Barueri, por exemplo, que desde 2001 restringe o horário de funcionamento dos bares, fechou o primeiro semestre deste ano com aumento de 45,6% no número de assassinatos em relação ao mesmo período do ano passado.
Outros quatro municípios, dos 14 que criaram leis especiais para bares, também registraram crescimento de homicídios, apesar da tendência de queda na Grande SP (7%) registrada de janeiro a junho deste ano em relação ao mesmo período de 2002.

Vida noturna
Ao contrário do que se imagina, a imposição de horário para os bares não acaba com a vida noturna, segundo prefeituras ouvidas pela Folha. Determinados estabelecimentos, após cumprir certas exigências, como funcionar de portas fechadas e ter seguranças, podem avançar além do horário.
"A idéia não é inviabilizar a vida noturna, porque isso também gera emprego", afirma o secretário de Governo de Mauá, Antonio Pedro Lovato, 38, que ocupa interinamente a Secretaria de Cidadania e Segurança Comunitária.

Fiscalização
Mais importante do que criar a lei é fazer com que ela seja cumprida, afirma o ex-secretário nacional de Segurança Pública José Vicente da Silva, pesquisador do Instituto Fernand Braudel. "Havendo fiscalização, há queda no número de homicídios, agressões e acidentes de trânsito", diz ele, a partir de suas experiências nas cidades de Diadema e Barueri, na Grande São Paulo, e Hortolândia (a 105 km da capital).

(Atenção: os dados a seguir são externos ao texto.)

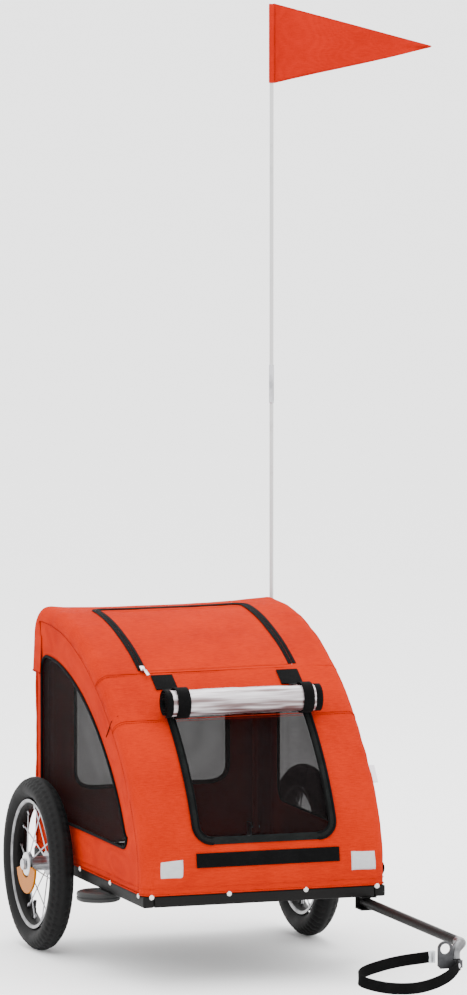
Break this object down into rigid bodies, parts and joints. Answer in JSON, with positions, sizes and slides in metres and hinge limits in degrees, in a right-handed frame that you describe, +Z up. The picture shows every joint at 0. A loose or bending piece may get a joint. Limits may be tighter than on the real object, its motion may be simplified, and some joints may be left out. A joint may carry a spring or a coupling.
{
  "type": "bicycle pet trailer",
  "caption": "Bicycle pet trailer: rounded fabric cabin with mesh windows and a zipped roof flap on a tube frame, spoked wheels, side tow arm, rolled rain cover and flag.",
  "frame": {"origin": "ground level, at the middle of the box round everything but the free safety strap", "axes": "+Z up; the cabin's nose and the tow arm point along -Y, so +X is the trailer's left side"},
  "size_m": [0.8278, 1.1903, 1.671],
  "materials": {
    "cover_orange": "coated woven polyester, dull sheen",
    "pennant_orange": "thin plain cloth",
    "frame_black": "black powder coat, satin",
    "mesh_black": "black net and lining cloth",
    "zinc": "zinc plate, bright",
    "tyre_rubber": "black, fine tread",
    "joint_rubber": "black, matt",
    "webbing": "black woven tape",
    "clear_film": "clear soft film, rolled",
    "reflector": "silver-white prismatic face",
    "amber": "amber, clear and glossy",
    "mast_white": "white glass-fibre rod",
    "buckle_clear": "translucent, moulded",
    "dark_plastic": "dark grey, moulded"
  },
  "bodies": {
    "cabin": {"arm_clevis": "frame_black", "axle_nut_left": "zinc", "axle_nut_right": "zinc", "axle_tube": "frame_black", "cover_tab_left": "webbing", "cover_tab_right": "webbing", "deflector_disc_left": "dark_plastic", "deflector_disc_right": "dark_plastic", "floor_panel": "mesh_black", "front_bow": "frame_black", "front_bow_bracket_left": "zinc", "front_bow_bracket_right": "zinc", "front_panel": "cover_orange", "front_rail": "frame_black", "front_reflector_left": "reflector", "front_reflector_right": "reflector", "front_window": "mesh_black", "hook_band": "webbing", "mast_socket": "frame_black", "rain_cover_roll": "clear_film", "rear_bow": "frame_black", "rear_bow_bracket_left": "zinc", "rear_bow_bracket_right": "zinc", "rear_panel": "cover_orange", "rear_rail": "frame_black", "rear_window": "mesh_black", "roll_strap_left": "webbing", "roll_strap_right": "webbing", "roof_panel": "cover_orange", "side_panel_left": "cover_orange", "side_panel_right": "cover_orange", "side_rail_left": "frame_black", "side_rail_right": "frame_black", "side_window_left": "mesh_black", "side_window_right": "mesh_black", "stub_axle_left": "zinc", "stub_axle_right": "zinc", "zip_slider": "zinc"},
    "wheel_left": {"tyre_left": "tyre_rubber", "rim_left": "zinc", "hub_left": "zinc", "spoke_reflector_left": "amber"},
    "wheel_right": {"tyre_right": "tyre_rubber", "rim_right": "zinc", "hub_right": "zinc", "spoke_reflector_right": "amber"},
    "roof_flap": {"roof_flap": "cover_orange"},
    "tow_arm": {"tow_arm": "frame_black"},
    "coupler": {"hitch_connector": "joint_rubber", "hitch_plate": "zinc", "safety_strap": "webbing", "strap_buckle": "buckle_clear"},
    "flag": {"mast": "mast_white", "pennant": "pennant_orange"}
  },
  "joints": [
    {"name": "wheel_left_spin", "type": "hinge", "parent": "cabin", "child": "wheel_left", "pos_m": [0.1249, 0.4274, 0.155], "axis": [1, 0, 0], "continuous": true},
    {"name": "wheel_right_spin", "type": "hinge", "parent": "cabin", "child": "wheel_right", "pos_m": [-0.3811, 0.4274, 0.155], "axis": [1, 0, 0], "continuous": true},
    {"name": "roof_flap_open", "type": "hinge", "parent": "cabin", "child": "roof_flap", "pos_m": [-0.1281, 0.1764, 0.5265], "axis": [1, 0, 0], "range_deg": [0, 130]},
    {"name": "arm_swing", "type": "hinge", "parent": "cabin", "child": "tow_arm", "pos_m": [0.0669, -0.0606, 0.1345], "axis": [0, 0, -1], "range_deg": [0, 90]},
    {"name": "coupler_turn", "type": "hinge", "parent": "tow_arm", "child": "coupler", "pos_m": [0.0489, -0.5676, 0.108], "axis": [0, 0, 1], "range_deg": [-90, 45]},
    {"name": "flag_turn", "type": "hinge", "parent": "cabin", "child": "flag", "pos_m": [0.1044, 0.5594, 0.262], "axis": [0, 0, 1], "continuous": true}
  ]
}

Guaracy Mingardi afirma que as intervenções deveriam ser feitas em áreas específicas, identificadas a partir da concentração de crimes.
"A curto prazo, [a imposição de horários para fechamento de bares] é uma medida boa, porque reduz a possibilidade de homicídios, mas tem de ser imposta de modo eficaz", afirma o cientista social.
De acordo com os dois pesquisadores, mesmo as prefeituras que não têm lei seca poderiam coibir a violência relacionada ao álcool. Bastaria fechar os bares irregulares, que funcionam sem licença municipal, principalmente em regiões periféricas.